榎戸誠の情熱的読書のすすめ -3つの読書論・ことばのオアシス・国語力常識クイズ(一問一答!)-

「世の中に向けて一番語りたいことは?」に対する、神経科学者37人の回答集・・・【情熱的読書人間のないしょ話(1784)】

【amazon 『40人の神経科学者に脳のいちばん面白いところを聞いてみた』 カスタマーレビュー 2020年3月3日】 情熱的読書人間のないしょ話(1784)

ハクモクレン、カワヅザクラ、ナノハナ(セイヨウアブラナ)、イチョウをカメラに収めました。因みに、本日の歩数は10,762でした。

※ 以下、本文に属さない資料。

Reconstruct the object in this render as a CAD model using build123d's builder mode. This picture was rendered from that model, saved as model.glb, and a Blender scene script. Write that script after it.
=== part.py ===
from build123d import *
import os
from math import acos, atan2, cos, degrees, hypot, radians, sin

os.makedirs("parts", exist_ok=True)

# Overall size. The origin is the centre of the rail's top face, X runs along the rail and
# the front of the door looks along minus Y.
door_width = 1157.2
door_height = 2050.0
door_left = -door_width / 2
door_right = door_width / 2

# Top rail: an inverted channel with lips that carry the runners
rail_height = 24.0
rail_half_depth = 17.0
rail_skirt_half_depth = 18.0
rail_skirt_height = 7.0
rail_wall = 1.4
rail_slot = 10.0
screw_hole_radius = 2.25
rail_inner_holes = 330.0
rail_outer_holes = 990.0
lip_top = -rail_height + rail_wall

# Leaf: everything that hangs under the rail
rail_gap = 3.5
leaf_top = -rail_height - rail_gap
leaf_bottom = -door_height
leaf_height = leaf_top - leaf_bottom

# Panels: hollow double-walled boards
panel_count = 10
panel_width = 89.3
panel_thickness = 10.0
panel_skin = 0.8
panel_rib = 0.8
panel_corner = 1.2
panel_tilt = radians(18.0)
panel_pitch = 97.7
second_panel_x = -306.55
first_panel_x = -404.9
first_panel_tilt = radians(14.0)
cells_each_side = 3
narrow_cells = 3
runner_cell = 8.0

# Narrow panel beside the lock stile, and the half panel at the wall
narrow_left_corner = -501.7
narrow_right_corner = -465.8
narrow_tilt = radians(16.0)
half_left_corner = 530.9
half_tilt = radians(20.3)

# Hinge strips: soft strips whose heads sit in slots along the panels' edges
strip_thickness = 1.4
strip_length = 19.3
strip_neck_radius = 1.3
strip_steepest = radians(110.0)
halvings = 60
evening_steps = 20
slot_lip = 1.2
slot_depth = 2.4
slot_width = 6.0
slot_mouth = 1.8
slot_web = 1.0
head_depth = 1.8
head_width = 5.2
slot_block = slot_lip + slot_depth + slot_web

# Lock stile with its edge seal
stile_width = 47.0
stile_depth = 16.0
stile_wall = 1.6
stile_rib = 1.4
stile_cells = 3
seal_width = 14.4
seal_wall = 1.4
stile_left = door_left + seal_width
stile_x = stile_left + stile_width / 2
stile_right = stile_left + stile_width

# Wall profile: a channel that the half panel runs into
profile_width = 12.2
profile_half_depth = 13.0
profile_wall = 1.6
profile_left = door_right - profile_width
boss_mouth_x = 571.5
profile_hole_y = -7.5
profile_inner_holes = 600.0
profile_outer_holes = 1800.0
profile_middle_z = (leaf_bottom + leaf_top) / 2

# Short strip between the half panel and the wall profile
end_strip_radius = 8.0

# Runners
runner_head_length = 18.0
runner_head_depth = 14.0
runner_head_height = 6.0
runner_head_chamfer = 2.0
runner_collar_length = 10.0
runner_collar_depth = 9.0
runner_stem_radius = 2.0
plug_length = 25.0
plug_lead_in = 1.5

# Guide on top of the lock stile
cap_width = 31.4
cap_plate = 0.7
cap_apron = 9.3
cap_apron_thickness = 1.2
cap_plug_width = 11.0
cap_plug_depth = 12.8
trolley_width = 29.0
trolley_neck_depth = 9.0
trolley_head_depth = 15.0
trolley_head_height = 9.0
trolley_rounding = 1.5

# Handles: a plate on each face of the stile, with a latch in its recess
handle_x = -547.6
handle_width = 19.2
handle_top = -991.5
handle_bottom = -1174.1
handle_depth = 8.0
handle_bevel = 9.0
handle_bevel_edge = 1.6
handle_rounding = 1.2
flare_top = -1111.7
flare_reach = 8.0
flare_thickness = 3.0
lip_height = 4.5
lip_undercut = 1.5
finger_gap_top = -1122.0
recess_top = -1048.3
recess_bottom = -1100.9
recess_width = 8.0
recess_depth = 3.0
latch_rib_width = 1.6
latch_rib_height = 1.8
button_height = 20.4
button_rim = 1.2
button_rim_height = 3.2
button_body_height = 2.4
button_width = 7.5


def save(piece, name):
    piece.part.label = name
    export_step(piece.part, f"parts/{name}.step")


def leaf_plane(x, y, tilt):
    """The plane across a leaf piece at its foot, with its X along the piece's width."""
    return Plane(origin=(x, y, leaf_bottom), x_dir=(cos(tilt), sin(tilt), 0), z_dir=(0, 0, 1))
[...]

閑話休題、『40人の神経科学者に脳のいちばん面白いところを聞いてみた』(デイヴィッド・J・リンデン編著、岩坂彰訳、河出書房新社)には、神経科学者37人のそれぞれが「世の中に向けて一番語りたいこと」が収録されています。

「脳は時間を正しく歪める」、「リハビリゲームで脳卒中から完全回復を」、「恋愛は生存本能から進化した」、「性的指向は生物学的に決まる」、「脳は仮説を立てる科学者」、「セクシュアルな広告が有効なわけ」、「美人はなぜ美しいのか」、「脳は過大評価されている」、「コンピューターは脳になれない」、「『心』を持つマシンは必ず作れる」など、興味深いテーマが満載です。

「恋愛は生存本能から進化した」では、恋愛は人間にとって非常に基本的なもので、生存にも非常に重要であるため、自然は脳に、正常でポジティヴな依存として愛を組み込んだのだと説明されています。「私たちは互いを必要とするのだ。飢えているときに食物を探し求めるのと同じように、多くの時間を費やして恋愛を求める。単に子どもを持ち、家族を作るためだけではなく、この世界で守ってもらうために、そして楽しみのために私たちは互いを必要とする」のです。

「性的指向は生物学的に決まる」では、ゲイやレズビアンやバイセクシュアルなどの性的指向を決める要因としては、遺伝的要素が数十%を占めるが、それ以上に胎児期から乳児期の化学的(ホルモン)環境の影響のほうが大きいことが報告されています。また、幼少期の生育環境が成人後の性的指向に関係するというエヴィデンスはないことが強調されています。

「脳は過大評価されている」では、「脳が人間の全てを決めている」と考えるのは大間違いで、脳と身体が影響し合いながら人間の行動やアイデンティティを形作っていることが示されています。「ものを考えるのは人間であって、脳ではない。ものを感じ、行為するのは全体としての生物であり、ひとつの器官ではない」という、19世紀の思想家、ジョージ・H・ルイスの言葉を引用して、ルイスは論理的に正しかったと述べています。